What you should do. Your task is to repeat only the lines from the one with "cap_low = NECK[-1][1] + SEAM_GAP" through the one with "bpy.context.scene.collection.objects.link(empty)", exactly as they stand, both ends included.
* Begin Recorded information *
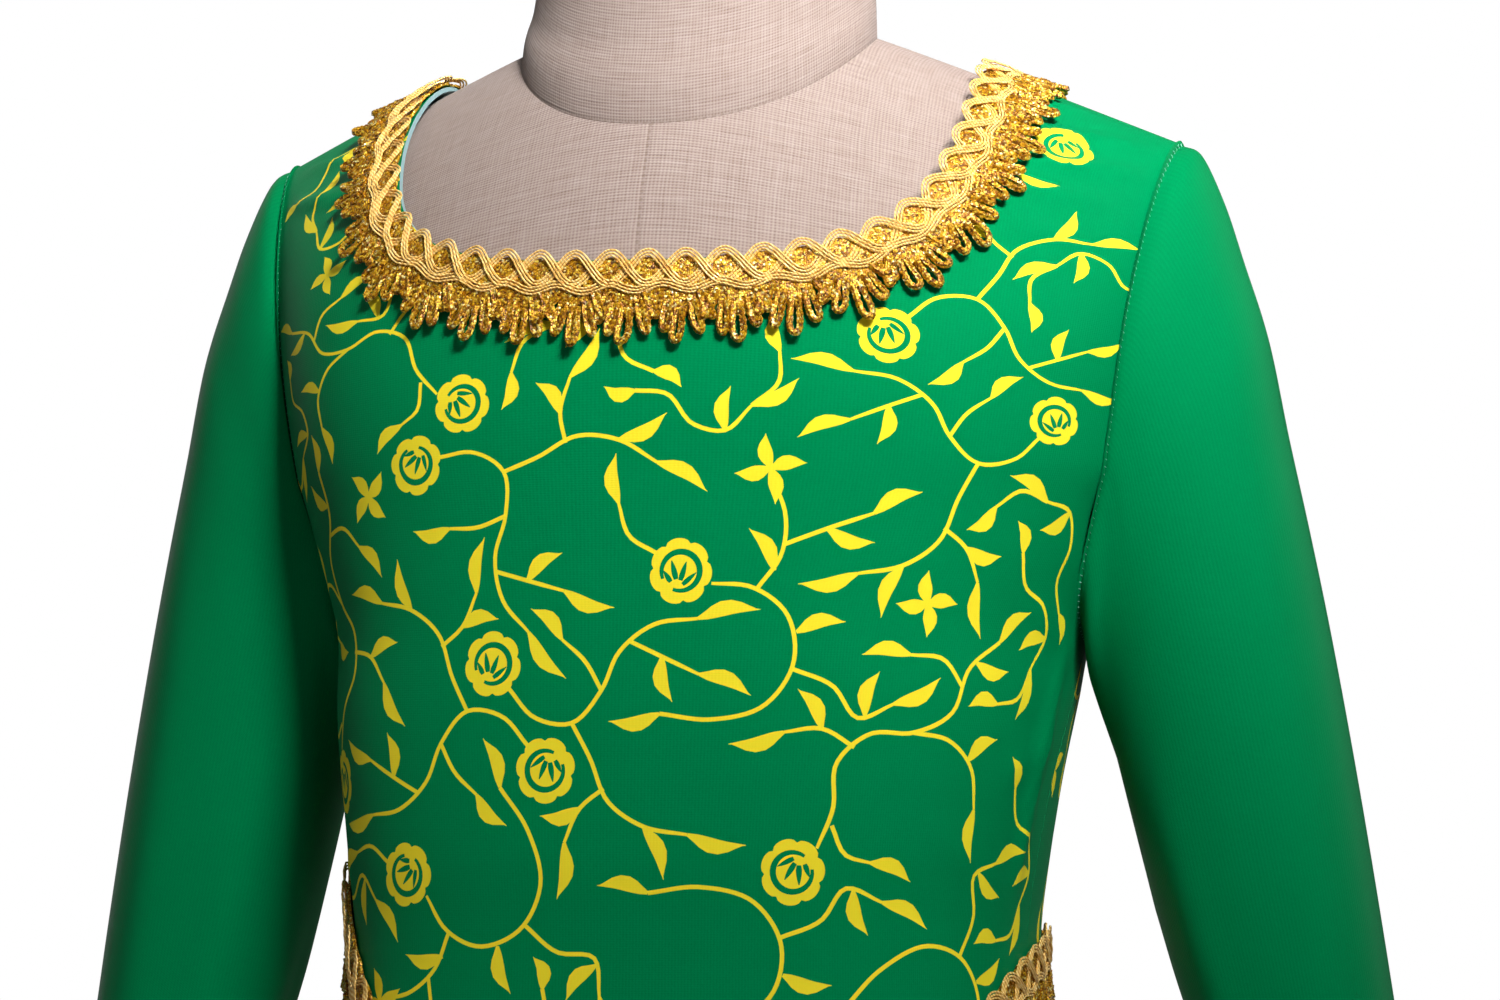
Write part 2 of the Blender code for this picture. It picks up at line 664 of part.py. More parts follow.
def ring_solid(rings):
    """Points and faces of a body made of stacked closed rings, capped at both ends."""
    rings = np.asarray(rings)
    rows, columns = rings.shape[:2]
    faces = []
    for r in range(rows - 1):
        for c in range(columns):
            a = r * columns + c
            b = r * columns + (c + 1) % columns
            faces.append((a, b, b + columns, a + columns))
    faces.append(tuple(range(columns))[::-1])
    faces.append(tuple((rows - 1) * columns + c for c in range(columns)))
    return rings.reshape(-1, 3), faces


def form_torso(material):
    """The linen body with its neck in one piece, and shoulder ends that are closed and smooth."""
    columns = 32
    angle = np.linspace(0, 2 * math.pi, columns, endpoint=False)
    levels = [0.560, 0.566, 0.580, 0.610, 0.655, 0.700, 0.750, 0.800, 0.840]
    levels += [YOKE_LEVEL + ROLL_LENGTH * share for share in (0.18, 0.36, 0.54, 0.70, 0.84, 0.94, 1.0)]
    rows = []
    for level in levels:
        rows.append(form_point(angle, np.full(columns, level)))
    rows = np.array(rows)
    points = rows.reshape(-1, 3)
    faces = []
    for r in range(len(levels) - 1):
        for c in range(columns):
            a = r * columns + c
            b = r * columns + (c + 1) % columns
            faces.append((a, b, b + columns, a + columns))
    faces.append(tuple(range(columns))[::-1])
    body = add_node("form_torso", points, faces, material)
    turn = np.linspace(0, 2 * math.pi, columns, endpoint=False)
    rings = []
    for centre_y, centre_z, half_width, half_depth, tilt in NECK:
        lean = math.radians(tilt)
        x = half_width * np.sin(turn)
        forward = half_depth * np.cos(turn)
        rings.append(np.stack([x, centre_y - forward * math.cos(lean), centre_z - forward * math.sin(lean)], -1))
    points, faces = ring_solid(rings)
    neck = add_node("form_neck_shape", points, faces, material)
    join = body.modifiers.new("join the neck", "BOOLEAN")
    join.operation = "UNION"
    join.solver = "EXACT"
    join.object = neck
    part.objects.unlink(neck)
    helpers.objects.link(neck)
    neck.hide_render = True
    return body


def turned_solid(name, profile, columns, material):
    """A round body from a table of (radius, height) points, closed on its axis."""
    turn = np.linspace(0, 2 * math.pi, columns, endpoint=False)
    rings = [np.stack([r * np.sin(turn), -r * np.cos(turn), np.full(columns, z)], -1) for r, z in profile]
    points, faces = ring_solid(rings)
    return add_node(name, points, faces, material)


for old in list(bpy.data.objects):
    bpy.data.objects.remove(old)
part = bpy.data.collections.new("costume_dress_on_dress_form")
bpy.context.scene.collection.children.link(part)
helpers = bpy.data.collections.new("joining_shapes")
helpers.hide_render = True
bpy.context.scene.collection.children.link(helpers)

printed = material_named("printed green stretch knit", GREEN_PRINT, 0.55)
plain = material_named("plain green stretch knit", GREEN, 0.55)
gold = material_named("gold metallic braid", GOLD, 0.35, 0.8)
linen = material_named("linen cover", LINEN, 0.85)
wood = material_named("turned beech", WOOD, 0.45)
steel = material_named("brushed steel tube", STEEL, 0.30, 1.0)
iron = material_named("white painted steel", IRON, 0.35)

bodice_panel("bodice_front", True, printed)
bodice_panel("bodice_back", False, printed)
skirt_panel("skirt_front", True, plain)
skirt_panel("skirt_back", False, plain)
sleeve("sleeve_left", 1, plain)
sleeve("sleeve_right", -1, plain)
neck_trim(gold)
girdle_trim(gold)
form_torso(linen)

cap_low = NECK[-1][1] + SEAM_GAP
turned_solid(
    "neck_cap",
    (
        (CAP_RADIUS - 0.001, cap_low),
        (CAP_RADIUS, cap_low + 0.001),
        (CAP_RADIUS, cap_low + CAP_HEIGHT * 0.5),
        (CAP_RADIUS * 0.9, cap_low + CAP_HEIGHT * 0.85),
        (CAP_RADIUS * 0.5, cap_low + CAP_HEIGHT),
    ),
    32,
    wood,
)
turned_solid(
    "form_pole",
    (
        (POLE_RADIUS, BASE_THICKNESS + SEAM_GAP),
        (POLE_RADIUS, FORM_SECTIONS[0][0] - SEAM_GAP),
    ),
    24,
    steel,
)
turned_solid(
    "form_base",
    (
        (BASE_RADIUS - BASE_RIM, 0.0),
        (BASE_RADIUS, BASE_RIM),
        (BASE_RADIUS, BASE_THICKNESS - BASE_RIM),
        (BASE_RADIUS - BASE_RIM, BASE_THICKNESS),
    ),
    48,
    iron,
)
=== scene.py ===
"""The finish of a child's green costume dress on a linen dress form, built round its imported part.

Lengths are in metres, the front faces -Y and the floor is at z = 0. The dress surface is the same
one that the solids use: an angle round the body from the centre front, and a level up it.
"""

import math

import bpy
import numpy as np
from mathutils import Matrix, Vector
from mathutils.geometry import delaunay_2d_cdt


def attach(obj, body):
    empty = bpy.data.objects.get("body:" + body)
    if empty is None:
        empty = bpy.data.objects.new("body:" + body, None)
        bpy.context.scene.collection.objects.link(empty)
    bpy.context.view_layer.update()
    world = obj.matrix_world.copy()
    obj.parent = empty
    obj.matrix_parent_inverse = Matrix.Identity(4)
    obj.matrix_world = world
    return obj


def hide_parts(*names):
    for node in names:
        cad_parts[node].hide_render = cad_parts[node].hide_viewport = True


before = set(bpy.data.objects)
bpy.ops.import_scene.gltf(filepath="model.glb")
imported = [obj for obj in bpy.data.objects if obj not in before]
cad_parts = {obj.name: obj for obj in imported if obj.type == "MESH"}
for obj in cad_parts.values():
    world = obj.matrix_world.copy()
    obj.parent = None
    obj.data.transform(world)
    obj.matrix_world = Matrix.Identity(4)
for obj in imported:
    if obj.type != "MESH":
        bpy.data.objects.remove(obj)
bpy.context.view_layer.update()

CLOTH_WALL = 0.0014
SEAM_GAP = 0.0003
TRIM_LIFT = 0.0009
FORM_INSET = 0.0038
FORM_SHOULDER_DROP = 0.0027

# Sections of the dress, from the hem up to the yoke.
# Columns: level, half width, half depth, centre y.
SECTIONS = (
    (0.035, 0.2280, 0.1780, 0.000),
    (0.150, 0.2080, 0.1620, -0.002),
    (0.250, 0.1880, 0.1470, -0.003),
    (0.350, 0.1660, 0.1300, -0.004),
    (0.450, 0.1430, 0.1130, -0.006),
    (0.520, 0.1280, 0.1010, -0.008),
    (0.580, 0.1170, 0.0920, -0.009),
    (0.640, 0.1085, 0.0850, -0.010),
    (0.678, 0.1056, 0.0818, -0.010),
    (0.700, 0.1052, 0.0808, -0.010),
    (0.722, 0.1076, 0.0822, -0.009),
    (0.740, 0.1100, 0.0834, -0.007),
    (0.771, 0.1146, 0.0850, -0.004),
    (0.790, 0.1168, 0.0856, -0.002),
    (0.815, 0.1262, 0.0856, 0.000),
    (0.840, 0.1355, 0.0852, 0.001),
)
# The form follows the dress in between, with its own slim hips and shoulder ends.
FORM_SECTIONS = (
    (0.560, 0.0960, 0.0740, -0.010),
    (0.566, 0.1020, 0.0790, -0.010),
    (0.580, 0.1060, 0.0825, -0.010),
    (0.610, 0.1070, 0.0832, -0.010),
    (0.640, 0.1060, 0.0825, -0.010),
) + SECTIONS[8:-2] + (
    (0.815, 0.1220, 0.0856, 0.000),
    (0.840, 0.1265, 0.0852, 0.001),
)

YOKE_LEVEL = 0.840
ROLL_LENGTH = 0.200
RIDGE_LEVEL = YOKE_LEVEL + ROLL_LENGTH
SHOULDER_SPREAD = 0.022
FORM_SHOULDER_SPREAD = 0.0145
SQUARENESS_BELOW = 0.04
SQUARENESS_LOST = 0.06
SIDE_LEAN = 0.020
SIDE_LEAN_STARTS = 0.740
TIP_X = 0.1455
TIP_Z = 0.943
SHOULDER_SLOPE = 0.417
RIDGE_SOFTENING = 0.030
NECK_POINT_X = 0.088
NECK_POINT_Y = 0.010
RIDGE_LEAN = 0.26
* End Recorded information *
Correct result.
cap_low = NECK[-1][1] + SEAM_GAP
turned_solid(
    "neck_cap",
    (
        (CAP_RADIUS - 0.001, cap_low),
        (CAP_RADIUS, cap_low + 0.001),
        (CAP_RADIUS, cap_low + CAP_HEIGHT * 0.5),
        (CAP_RADIUS * 0.9, cap_low + CAP_HEIGHT * 0.85),
        (CAP_RADIUS * 0.5, cap_low + CAP_HEIGHT),
    ),
    32,
    wood,
)
turned_solid(
    "form_pole",
    (
        (POLE_RADIUS, BASE_THICKNESS + SEAM_GAP),
        (POLE_RADIUS, FORM_SECTIONS[0][0] - SEAM_GAP),
    ),
    24,
    steel,
)
turned_solid(
    "form_base",
    (
        (BASE_RADIUS - BASE_RIM, 0.0),
        (BASE_RADIUS, BASE_RIM),
        (BASE_RADIUS, BASE_THICKNESS - BASE_RIM),
        (BASE_RADIUS - BASE_RIM, BASE_THICKNESS),
    ),
    48,
    iron,
)
=== scene.py ===
"""The finish of a child's green costume dress on a linen dress form, built round its imported part.

Lengths are in metres, the front faces -Y and the floor is at z = 0. The dress surface is the same
one that the solids use: an angle round the body from the centre front, and a level up it.
"""

import math

import bpy
import numpy as np
from mathutils import Matrix, Vector
from mathutils.geometry import delaunay_2d_cdt


def attach(obj, body):
    empty = bpy.data.objects.get("body:" + body)
    if empty is None:
        empty = bpy.data.objects.new("body:" + body, None)
        bpy.context.scene.collection.objects.link(empty)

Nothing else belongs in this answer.